[SET PROBLEM]
Tally the lines that hold the string "return", and reply with the count alone.

[DATASET SECTION]
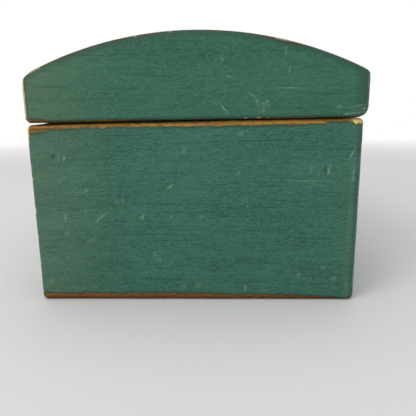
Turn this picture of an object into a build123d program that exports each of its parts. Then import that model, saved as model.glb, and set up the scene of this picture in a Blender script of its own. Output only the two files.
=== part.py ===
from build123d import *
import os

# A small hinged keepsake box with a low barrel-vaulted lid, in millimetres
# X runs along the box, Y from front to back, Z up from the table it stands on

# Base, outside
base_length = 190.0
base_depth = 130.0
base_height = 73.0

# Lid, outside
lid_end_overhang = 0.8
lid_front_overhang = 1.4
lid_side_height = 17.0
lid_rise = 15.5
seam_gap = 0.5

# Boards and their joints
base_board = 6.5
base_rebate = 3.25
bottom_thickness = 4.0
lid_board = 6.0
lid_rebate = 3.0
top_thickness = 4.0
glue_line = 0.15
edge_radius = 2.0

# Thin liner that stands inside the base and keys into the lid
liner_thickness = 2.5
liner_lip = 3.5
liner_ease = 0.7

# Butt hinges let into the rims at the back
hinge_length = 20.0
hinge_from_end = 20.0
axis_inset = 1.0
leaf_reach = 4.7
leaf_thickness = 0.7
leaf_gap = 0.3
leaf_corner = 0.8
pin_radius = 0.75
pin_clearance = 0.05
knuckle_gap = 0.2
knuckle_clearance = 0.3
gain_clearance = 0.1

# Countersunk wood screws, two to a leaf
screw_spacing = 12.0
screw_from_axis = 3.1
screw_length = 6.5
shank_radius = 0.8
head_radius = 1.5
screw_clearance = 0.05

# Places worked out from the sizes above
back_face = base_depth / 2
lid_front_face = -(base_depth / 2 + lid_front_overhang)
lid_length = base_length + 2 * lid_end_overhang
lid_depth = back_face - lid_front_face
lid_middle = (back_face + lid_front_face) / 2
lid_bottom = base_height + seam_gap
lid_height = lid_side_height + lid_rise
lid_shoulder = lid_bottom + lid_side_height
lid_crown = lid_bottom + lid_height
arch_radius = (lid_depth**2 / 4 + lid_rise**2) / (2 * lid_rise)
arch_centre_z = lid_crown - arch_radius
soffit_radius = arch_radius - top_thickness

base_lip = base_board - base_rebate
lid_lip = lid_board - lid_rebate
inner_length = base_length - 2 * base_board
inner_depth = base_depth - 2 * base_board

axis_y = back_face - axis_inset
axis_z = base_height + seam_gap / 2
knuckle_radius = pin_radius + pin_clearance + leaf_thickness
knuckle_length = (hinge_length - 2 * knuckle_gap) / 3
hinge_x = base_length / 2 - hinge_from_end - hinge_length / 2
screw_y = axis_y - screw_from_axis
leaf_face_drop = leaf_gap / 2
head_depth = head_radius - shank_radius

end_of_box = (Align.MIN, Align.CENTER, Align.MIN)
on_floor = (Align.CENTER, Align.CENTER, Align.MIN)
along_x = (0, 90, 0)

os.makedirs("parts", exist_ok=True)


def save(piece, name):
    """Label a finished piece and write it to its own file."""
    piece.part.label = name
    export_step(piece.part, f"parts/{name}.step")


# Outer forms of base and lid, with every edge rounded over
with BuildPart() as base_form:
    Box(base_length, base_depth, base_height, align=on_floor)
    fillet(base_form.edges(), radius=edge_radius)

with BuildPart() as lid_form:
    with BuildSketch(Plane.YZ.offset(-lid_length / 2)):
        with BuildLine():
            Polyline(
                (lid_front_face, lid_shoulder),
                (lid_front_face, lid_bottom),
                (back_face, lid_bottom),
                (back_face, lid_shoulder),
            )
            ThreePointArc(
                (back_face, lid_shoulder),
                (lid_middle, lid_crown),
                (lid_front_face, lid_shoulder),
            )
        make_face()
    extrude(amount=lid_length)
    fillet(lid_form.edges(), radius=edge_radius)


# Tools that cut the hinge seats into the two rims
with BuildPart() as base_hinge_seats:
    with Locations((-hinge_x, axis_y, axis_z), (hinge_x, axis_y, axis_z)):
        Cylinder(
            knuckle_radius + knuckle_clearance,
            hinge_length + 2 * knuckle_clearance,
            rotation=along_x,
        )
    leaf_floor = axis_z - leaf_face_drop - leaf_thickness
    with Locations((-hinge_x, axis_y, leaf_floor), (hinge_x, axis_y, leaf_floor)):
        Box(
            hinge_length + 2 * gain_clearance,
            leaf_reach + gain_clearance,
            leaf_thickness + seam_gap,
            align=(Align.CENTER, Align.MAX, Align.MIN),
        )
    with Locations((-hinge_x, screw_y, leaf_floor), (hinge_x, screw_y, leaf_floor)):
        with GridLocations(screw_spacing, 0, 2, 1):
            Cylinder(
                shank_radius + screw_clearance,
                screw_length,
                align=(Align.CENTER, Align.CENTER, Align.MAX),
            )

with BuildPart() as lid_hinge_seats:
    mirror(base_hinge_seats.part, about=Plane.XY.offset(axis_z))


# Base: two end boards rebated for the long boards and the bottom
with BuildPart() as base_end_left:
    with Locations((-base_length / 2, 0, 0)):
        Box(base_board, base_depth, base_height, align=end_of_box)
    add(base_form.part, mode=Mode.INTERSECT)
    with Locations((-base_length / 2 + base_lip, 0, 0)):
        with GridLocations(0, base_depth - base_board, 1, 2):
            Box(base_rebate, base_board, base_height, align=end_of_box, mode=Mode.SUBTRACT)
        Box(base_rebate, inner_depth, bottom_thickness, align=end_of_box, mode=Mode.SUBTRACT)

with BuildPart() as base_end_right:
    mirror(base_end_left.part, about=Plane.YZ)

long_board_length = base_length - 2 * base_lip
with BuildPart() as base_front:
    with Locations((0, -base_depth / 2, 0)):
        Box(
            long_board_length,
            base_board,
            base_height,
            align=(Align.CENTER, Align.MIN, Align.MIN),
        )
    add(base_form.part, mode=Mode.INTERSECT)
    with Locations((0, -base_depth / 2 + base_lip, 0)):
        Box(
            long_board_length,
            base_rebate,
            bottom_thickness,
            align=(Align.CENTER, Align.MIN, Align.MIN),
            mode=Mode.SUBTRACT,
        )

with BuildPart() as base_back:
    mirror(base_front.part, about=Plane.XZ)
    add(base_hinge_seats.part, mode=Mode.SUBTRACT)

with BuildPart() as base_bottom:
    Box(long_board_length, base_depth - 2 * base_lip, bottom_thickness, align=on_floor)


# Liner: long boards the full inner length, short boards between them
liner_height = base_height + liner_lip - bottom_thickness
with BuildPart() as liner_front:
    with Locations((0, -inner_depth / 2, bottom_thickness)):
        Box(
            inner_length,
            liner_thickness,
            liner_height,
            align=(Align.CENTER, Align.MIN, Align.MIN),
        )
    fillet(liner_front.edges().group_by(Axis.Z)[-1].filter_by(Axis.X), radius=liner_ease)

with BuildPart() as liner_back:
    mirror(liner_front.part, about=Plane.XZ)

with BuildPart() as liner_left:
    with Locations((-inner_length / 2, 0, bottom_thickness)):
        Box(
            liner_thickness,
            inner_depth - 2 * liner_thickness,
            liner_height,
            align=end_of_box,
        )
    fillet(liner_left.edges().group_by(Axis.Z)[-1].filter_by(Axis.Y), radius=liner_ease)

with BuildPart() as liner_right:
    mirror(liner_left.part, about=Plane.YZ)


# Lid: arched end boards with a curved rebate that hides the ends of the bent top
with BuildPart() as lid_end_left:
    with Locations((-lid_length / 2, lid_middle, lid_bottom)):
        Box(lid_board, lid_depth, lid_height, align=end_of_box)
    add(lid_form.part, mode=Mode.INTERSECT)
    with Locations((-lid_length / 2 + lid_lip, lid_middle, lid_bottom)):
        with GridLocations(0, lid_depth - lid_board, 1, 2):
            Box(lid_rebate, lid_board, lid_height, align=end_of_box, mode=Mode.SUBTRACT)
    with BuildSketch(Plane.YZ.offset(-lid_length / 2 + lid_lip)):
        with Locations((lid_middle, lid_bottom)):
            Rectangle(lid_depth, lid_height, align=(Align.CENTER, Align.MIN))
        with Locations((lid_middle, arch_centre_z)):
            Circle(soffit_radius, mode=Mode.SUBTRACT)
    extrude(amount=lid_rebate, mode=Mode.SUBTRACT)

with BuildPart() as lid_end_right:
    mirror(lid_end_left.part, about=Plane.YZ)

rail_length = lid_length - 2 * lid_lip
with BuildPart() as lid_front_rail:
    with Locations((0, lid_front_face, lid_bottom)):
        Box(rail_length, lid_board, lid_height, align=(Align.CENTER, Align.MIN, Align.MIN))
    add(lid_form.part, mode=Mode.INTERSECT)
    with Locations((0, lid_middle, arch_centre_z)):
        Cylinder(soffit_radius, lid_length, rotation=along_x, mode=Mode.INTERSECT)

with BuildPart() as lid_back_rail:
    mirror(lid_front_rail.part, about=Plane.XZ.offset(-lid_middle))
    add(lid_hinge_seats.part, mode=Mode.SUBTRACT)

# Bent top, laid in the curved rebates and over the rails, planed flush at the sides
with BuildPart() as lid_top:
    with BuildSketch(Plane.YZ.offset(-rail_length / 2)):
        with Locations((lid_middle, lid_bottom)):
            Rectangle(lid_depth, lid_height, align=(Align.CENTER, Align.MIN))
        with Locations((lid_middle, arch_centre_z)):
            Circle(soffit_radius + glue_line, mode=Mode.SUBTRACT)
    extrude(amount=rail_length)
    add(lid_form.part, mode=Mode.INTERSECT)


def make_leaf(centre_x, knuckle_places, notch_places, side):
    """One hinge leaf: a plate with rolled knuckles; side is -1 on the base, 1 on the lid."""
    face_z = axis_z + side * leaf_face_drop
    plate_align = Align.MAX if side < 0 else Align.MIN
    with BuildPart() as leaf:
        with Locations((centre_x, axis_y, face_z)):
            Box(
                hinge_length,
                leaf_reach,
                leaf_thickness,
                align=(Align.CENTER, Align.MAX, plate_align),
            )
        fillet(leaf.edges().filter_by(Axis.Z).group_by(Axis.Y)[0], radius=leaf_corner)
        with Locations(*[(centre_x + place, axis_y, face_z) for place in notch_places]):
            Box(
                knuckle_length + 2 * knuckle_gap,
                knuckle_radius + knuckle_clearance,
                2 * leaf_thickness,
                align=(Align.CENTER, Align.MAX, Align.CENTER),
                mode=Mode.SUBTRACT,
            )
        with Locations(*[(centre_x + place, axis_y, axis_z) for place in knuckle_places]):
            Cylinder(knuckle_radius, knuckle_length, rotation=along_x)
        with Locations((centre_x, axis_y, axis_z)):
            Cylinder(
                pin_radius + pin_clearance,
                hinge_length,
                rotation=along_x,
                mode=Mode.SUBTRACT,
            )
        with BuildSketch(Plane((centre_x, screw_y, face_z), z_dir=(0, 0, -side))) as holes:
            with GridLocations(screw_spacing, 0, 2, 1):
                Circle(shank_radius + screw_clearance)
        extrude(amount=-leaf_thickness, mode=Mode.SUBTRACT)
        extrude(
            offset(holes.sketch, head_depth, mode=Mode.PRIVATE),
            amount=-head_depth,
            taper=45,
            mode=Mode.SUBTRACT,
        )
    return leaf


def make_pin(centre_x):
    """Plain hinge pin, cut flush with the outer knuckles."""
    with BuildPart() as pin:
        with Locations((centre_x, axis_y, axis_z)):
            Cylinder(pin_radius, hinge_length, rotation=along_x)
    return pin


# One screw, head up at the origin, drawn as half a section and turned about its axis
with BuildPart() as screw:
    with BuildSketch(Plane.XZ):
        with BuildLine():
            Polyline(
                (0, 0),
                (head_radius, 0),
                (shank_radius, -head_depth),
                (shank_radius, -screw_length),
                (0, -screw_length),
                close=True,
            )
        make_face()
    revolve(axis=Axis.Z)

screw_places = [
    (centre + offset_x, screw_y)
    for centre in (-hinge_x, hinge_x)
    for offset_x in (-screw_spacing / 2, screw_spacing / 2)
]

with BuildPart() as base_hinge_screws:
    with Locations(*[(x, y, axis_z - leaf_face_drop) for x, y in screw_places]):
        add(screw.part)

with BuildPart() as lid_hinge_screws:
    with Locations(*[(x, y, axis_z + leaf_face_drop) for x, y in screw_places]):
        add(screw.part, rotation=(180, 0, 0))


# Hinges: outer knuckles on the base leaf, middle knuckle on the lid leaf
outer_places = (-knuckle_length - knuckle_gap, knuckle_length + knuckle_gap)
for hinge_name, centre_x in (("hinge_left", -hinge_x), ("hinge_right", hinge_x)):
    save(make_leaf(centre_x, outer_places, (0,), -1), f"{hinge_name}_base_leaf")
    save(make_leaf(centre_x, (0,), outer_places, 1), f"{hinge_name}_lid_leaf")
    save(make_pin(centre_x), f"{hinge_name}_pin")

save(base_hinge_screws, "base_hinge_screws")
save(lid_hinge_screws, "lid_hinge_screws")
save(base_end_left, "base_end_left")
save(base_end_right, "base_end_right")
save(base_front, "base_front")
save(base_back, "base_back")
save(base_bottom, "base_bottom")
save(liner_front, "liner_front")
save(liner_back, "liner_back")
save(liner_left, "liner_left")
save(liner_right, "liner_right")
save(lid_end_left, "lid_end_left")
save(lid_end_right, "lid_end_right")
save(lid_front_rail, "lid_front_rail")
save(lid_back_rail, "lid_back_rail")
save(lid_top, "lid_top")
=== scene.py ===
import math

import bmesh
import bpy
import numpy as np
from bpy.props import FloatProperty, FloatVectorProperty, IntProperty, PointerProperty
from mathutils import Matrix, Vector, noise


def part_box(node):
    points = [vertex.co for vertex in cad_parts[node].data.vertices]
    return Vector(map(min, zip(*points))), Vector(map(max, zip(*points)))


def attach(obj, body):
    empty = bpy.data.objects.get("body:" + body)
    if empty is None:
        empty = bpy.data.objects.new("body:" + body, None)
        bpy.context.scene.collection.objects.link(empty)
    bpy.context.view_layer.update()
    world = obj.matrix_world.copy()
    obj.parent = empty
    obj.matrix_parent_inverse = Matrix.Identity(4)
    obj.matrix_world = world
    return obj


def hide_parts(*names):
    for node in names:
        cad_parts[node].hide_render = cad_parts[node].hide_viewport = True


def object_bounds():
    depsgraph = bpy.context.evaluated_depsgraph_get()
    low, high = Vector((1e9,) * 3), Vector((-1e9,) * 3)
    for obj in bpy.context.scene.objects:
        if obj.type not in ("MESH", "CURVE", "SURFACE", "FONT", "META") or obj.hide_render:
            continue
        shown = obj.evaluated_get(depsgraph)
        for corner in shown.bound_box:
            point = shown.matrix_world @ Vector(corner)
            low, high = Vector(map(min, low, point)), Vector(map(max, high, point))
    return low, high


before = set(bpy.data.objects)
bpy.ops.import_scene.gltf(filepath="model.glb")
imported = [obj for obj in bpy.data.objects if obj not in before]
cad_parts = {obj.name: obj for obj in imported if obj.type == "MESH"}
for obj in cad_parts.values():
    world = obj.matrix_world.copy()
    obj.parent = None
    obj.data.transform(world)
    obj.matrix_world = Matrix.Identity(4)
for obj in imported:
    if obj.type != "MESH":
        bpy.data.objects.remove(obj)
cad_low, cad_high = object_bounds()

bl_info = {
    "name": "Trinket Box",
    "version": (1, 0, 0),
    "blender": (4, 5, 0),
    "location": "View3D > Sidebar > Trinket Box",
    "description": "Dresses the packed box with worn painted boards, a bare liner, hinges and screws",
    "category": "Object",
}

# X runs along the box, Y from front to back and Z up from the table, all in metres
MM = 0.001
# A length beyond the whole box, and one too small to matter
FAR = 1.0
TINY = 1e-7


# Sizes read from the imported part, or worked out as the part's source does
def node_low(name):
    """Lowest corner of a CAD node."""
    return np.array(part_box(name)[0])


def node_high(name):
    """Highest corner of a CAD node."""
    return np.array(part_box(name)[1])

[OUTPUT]
7